Hmmm, now what is that thing they always say when the subject of the Holocaust comes up? “If we forget the Holocaust, we are doomed to repeat it”? Well, banning “the manifesto for Nazism” sure sounds like willful forgetting to me. It’s like saying, “hey people, let’s remember the horrible things the Nazis did, but let’s not read the books and pamphlets and articles written at the time justifying them so that we can have a solid historical context for understanding how and why such a thing could have happened. NO. Let’s not read any of that stuff, and just remember that we must remember that the Holocaust was bad because bad things happened but we’re not sure how it happened but whatever.”

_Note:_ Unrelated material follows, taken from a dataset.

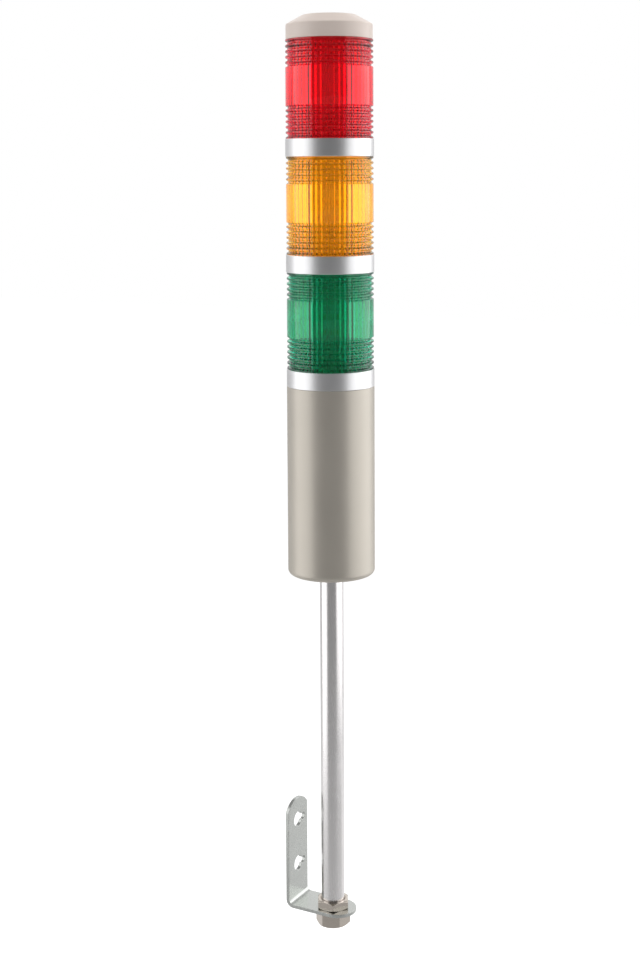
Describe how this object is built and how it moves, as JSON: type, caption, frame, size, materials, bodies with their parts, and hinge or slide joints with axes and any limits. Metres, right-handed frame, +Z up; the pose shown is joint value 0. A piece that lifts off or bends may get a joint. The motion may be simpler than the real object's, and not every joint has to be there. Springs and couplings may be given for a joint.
{
  "type": "stack light",
  "caption": "Signal tower with red, amber and green ribbed lens tiers over a silver body, on a tubular pole clamped in an L-shaped wall bracket with keyholes.",
  "frame": {"origin": "centre of the bracket's wall face, midway between its two keyholes", "axes": "+Z up along the pole, +Y into the wall, +X towards the keyholes' narrow necks"},
  "size_m": [0.05, 0.0505, 0.5277],
  "materials": {
    "zinc_plate": "bright zinc plating on bent sheet steel",
    "nickel_plate": "nickel-plated thin hexagon nuts",
    "pole_aluminium": "satin aluminium tube",
    "steel_hardware": "plated steel rods, nuts and screws",
    "silver_body": "satin silver",
    "silver_ring": "bright satin silver",
    "white_moulding": "plain white moulding",
    "circuit_board": "green solder mask",
    "terminal_plastic": "moulded terminal block",
    "led_package": "surface-mounted LED packages",
    "ivory_plastic": "moulded ivory plastic, satin",
    "red_lens": "clear red polycarbonate, ribbed outside and fluted inside",
    "amber_lens": "clear amber polycarbonate, ribbed outside and fluted inside",
    "green_lens": "clear green polycarbonate, ribbed outside and fluted inside"
  },
  "bodies": {
    "bracket": {"l_bracket": "zinc_plate"},
    "tower": {"upper_clamp_nut": "nickel_plate", "lower_clamp_nut": "nickel_plate", "pole": "pole_aluminium", "pole_lock_washer": "steel_hardware", "pole_lock_nut": "steel_hardware", "body_housing": "silver_body", "body_deck": "white_moulding", "deck_screws": "steel_hardware", "control_board": "circuit_board", "control_board_screws": "steel_hardware", "terminal_block": "terminal_plastic", "terminal_screws": "steel_hardware", "top_clamp_plate": "white_moulding", "tie_rods": "steel_hardware", "tie_rod_nuts": "steel_hardware", "top_cap": "ivory_plastic", "green_module_ring": "silver_ring", "green_board_holder": "white_moulding", "green_lens": "green_lens", "green_led_board": "circuit_board", "green_leds": "led_package", "amber_module_ring": "silver_ring", "amber_board_holder": "white_moulding", "amber_lens": "amber_lens", "amber_led_board": "circuit_board", "amber_leds": "led_package", "red_module_ring": "silver_ring", "red_board_holder": "white_moulding", "red_lens": "red_lens", "red_led_board": "circuit_board", "red_leds": "led_package"}
  },
  "joints": [
    {"name": "pole_swivel", "type": "hinge", "parent": "bracket", "child": "tower", "pos_m": [0, -0.0255, -0.0355], "axis": [0, 0, 1], "continuous": true}
  ]
}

Why do we read any historical documents? Why did I go out and buy The Communist Manifesto when I was a teenager, for instance? Was it so that I could learn how to set up my own communist utopia? Was it to learn how to rock a beard like Karl Marx or Friedrich Engels? No, it was because I kept learning about the evils of communism in school and yet no one would give me the founding documents to read so that I could use them to more fully understand why people were telling me that communism was wrong, always fails, etc. etc. I remember buying the book when I was out with my mom, and she expressed some surprise that it was even available. But she was born just as the Cold War began and witnessed the collapse of the Soviet Union like many other baby-boomers, and she had been drilled so hard about the evils of communist Russia that she couldn’t believe one could just saunter into a bookstore and buy the Manifesto.

I remember feeling proud that I lived in a country where infamous, controversial books were freely available. And while I try to not make blanket statements about morality and ethics in a world that is wonderfully diverse, I will stand up and say that I don’t care where you live, you should be able to read anything you want to read and think any thing you want to think. Dammit, isn’t that a major part of being human?

So go out there are read as many banned books as you can. Recommend them to friends and family. Teach them in schools. Protest against censorship. Do the right thing.